Printmakers that I admire include Louise Bourgeois, Marc Chagall, Enid Marx, Gertrude Hermes, Dora Carrington, Eric Ravilious, Edouard Vuillard and Mary Cassatt. I really love Beryl Bainbridge, most famous for her books but she also made wonderful paintings and etchings, too. Full of sadness and humour and the kind of domestic detail that I strive to achieve in my pictures, too.
What is your favourite printmaking product?
My set up is pretty makeshift and don’t have much specialist kit, apart from the marvellous BIG SHOT machine. I raid the kitchen for most of my supplies, wetting the paper with a washing up sponge and spreading out ink with a teaspoon.
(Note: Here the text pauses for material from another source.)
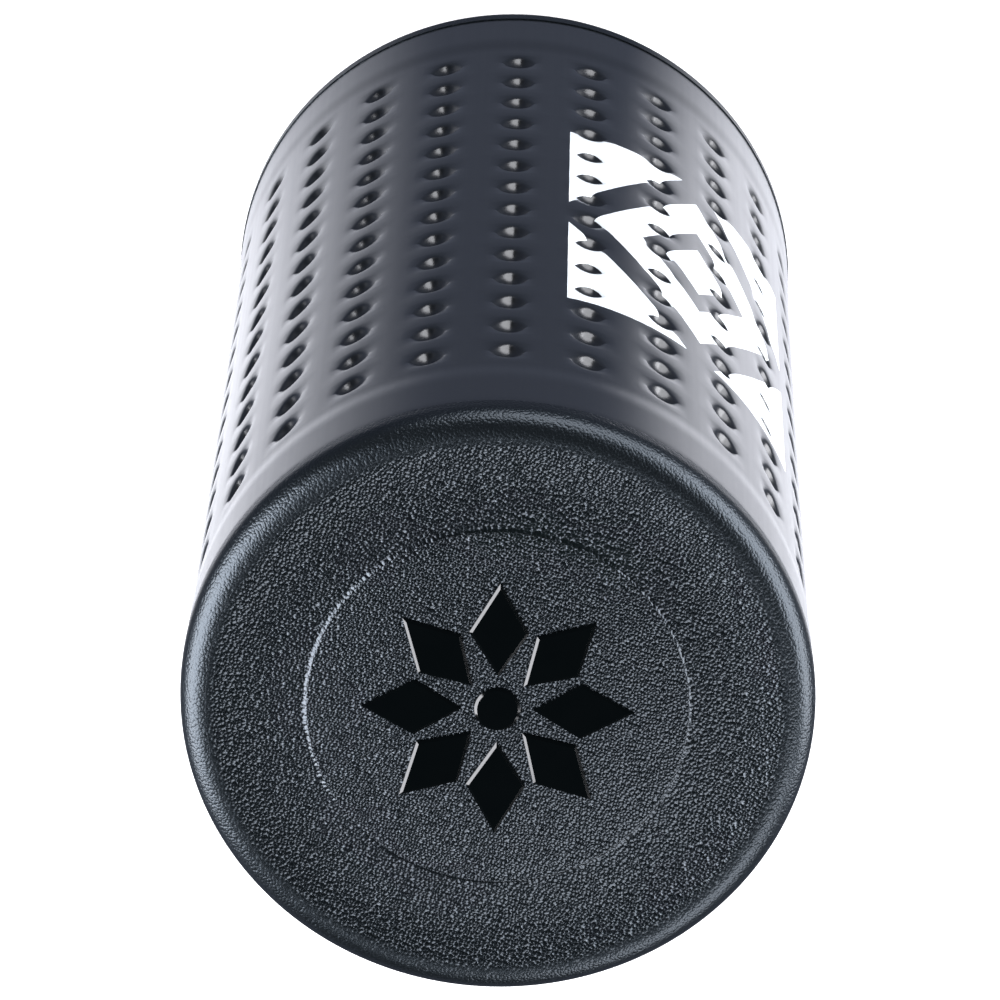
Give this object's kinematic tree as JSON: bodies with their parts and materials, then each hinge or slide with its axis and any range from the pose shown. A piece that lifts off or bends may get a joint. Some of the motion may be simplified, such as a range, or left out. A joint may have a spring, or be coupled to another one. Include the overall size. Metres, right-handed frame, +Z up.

When the prints are finished I lay them all out to dry on teatowels overnight then press them flat under a pile of heavy cookbooks.
I do love Caligo Ink but I find them sticky and tricky to use in a domestic environment so nowadays I mostly use the Akua Intaglio ink in Paynes Gray.
What have you made that you are most proud of?
The challenge for me is to retain the energy of a drawing in each print, and I like the idea that a mark made in one fleeting moment can be repeated indefinitely and still transmit a feeling of vitality. I have found that trying to turn a drawing I’ve already made into a print is really tricky - it somehow always turns out weaker than the original drawing. Something in the feeling of the line gets lost, and I’ve wasted many hours endlessly adjusting a print to try and make it work before accepting defeat with furious and flamboyant swearing before chucking the whole lot in the bin.
I’ve now stopped trying to turn a drawing into a print and have begun to make drawings specifically for drypoints, thinking about the possibilities of the medium that drawing does not offer, experimenting with cutting the plate into different shapes (Man In Shower) or assembling an image from more than one plate (Baby Monitor) and these are some of the prints that I see as my most successful.
Where can we see your work? Where do you sell?
I never quite get around to setting up a proper website and I mostly sell prints through Instagram - people message me about a print they like and I post it out. I have done a few print fairs too, which have been great as it’s been a way to meet other artists working locally, as since moving out of London I have felt pretty isolated.
I recently read that someone had described me as 'an artist who exists partially within Instagram' which is undeniably true but gave me a bit of a sharp kick. I think it's important that my work exists mostly outside of Instagram so I'm currently making some new work that will exist in the off-screen world, including a new book project that has brought me into entirely new realms of fun and frustration.
What will we be seeing from you next?
In recent years (since having a baby, moving out of London and being locked down) most of my work is small scale and personal and each drawing only takes a few minutes. I’m now beginning to work towards some more developed work that explores things beyond my own front door. I’ve been pretty content with solitary working for a while but I’ve had a few really fun creative collaborative experiences this year and I’ve started to crawl out of my cave and make connections with other artists and organisations that I hope will bear fruit over the next few years.
Do you have any advice for other printmakers and creatives?
Try to be born to rich parents. And if that doesn’t quite work out then…just make work! Draw, print or paint but don’t wait for an idea to strike. I’ve wasted time waiting to have enough time or space or money to get started but you just have to make things however and whenever you can and the process will reveal what is important and exciting and fascinating to you.